Würde ihnen geholfen, dann könnte man nach Ansicht der Stiftungsgeschäftsführerin Renate Bähr nicht nur ihr Leben verbessern, sondern auch den "Druck auf Umwelt und Klima" verringern. In diesem Zusammenhang kritisiert die Stiftung, dass das Thema freiwillige Familienplanung nicht auf der Agenda des heute begonnenen Rio+20-Gipfels steht.
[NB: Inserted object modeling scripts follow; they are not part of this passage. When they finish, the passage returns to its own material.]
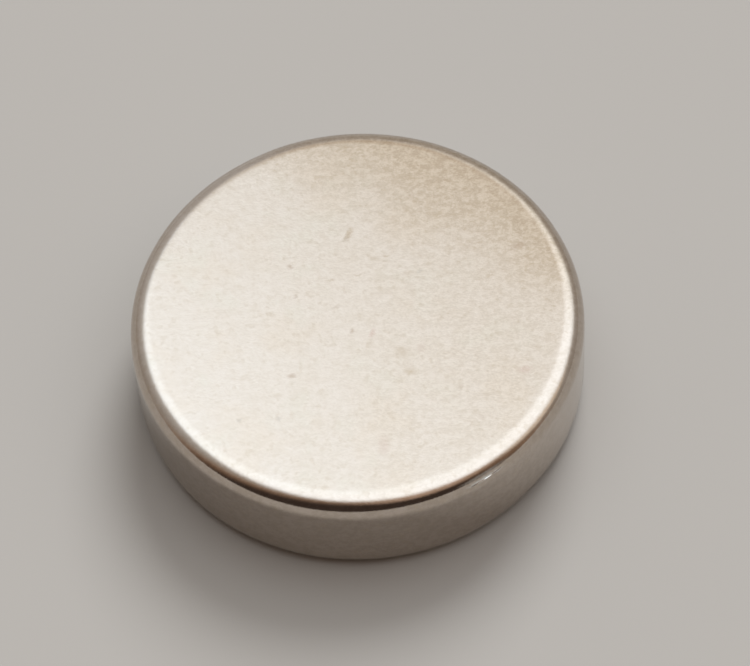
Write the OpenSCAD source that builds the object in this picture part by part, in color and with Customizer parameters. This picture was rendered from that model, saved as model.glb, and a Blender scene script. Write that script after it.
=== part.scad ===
// Disc magnet: one sintered disc, nickel plated all over, with tumbled edges.
// The base face lies on Z = 0, and the disc's axis is the Z axis.

/* [Disc] */
// Diameter over the round wall
disc_d = 12; // [5:0.1:40]
// Thickness from the base face to the top face
disc_h = 3; // [2:0.1:12]

/* [Edge] */
// Radius of the tumbled round between each flat face and the wall
edge_r = 0.5; // [0.1:0.05:0.9]

/* [Hidden] */
disc_r = disc_d / 2;
face_r = disc_r - edge_r;      // where the flat of each face ends
wall_h = disc_h - 2 * edge_r;  // height of the straight wall
round_z = [edge_r, edge_r + wall_h];  // heights of the two edge rounds' centres
disc_fn = 180;
round_fn = 96;

// Half of the disc's section, from its axis out to the wall
module disc_section() {
    square([face_r, disc_h]);
    translate([0, edge_r]) square([disc_r, wall_h]);
    for (z = round_z) translate([face_r, z]) circle(r = edge_r, $fn = round_fn);
}

// The whole disc: two flat faces, a straight wall and a round edge at each face
module magnet_disc() {
    color([0.80, 0.77, 0.73]) rotate_extrude($fn = disc_fn) disc_section();
}

magnet_disc();
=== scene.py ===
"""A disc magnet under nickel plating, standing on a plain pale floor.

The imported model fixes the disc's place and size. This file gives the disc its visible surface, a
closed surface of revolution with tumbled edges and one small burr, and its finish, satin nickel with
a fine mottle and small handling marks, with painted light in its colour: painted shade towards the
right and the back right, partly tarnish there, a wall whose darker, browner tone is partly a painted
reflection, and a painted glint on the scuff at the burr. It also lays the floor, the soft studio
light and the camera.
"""

import logging
import math
from dataclasses import dataclass
from enum import Enum

import bpy
import numpy as np
from mathutils import Matrix, Vector


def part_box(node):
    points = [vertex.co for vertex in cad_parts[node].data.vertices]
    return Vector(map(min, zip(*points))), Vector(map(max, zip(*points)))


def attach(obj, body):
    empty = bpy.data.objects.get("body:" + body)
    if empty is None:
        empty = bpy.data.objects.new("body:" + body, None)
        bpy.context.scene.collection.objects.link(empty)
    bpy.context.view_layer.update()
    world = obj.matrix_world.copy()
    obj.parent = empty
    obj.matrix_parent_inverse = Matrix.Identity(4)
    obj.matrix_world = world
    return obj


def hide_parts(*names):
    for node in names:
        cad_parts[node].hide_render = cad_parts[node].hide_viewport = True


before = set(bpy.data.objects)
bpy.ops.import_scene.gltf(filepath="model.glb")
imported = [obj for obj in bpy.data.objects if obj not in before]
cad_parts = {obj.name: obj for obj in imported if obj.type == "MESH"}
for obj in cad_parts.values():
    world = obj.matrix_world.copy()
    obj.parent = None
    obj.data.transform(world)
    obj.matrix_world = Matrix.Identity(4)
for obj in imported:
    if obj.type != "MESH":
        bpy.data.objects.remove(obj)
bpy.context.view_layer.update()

MM = 0.001
PER_MM = 1000.0
BODY = "root"
CAD_NODE = "magnet_disc"
FINISH_SLOT = "nickel_plating"

# A noise of scale 1 has lumps about this far across, in the unit of its own vector.
LUMP_AT_SCALE_ONE = 0.5

log = logging.getLogger("disc_magnet")

Colour = tuple[float, float, float]
Place = tuple[float, float, float]
Tree = bpy.types.NodeTree
Node = bpy.types.Node
Socket = bpy.types.NodeSocket

# What a node's input takes: another node's output, a number or a triple.
Feed = Socket | float | Place


def direction(azimuth: float, elevation: float) -> Place:
    """A unit vector by its azimuth, from +X towards +Y, and its elevation, both in degrees."""
    turn, rise = math.radians(azimuth), math.radians(elevation)
    return (math.cos(turn) * math.cos(rise), math.sin(turn) * math.cos(rise), math.sin(rise))


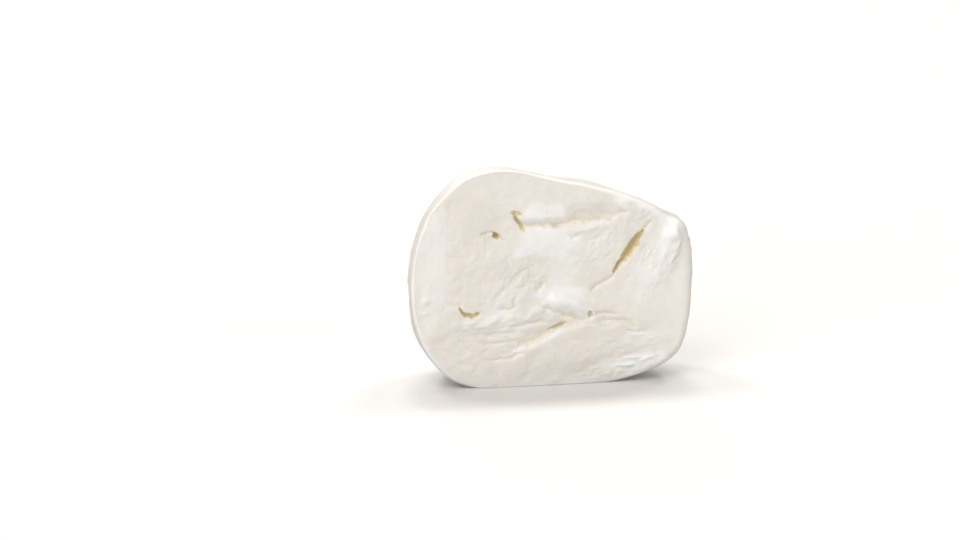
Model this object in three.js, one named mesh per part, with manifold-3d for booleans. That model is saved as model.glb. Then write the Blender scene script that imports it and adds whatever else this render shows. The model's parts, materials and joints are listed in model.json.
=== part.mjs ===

Tatsächlich ist das Thema Verhütung, das noch in den 1970er Jahren eine wichtige Rolle in Plänen zur Lösung globaler Probleme spielte, heute weitgehend tabuisiert. Wichtige Rollen bei dieser Entwicklung spielten das politische Erstarken fundamentalistischer Christen in den USA und ein übertriebener Kulturrelativismus, der den Schutz archaischer Sitten vor Frauen- und Kinderrechte setzt. Hinzu kam, dass die entwicklungspolitisch ausgesprochen erfolgreiche Ein-Kind-Politik in China im Westen mit teilweise unwahren Falschinformationen zur Diskreditierung von Familienplanung herangezogen wurde. Neutral besehen handelt es sich bei den unter diesem Schlagwort zusammengefassten lokal unterschiedlichen Regelungen aber weniger um unmittelbaren Zwang, als um ein System aus finanziellen Vor- und Nachteilen, wie es unter umgekehrten Vorzeichen (also zur Steigerung der Geburtenrate) auch in Deutschland existiert:

Neben hohen Kompensationszahlungen an den Staat ("shehui fuyang fei") schuf man nämlich in China auch Versorgungsanreize: Ein-Kind-Familien wurden bei der Gesundheitsversorgung, der Rente, beim Urlaub und bei der Wohnungsvergabe bevorzugt. Hinzu kamen flankierende Aufklärungsmaßnahmen: Bis 2003 wurde von jungen Paaren eine Art "Familienplanungsführerschein" gefordert, welcher Grundkenntnisse der Empfängnisverhütung zum Inhalt hatte. Dadurch konnte das Land, dessen Bevölkerung sich 1950 und 1980 nahezu verdoppelt hatte, die vorhandenen Kinder besser ausbilden und so den Teufelskreis aus Überbevölkerung und Unterentwicklung durchbrechen.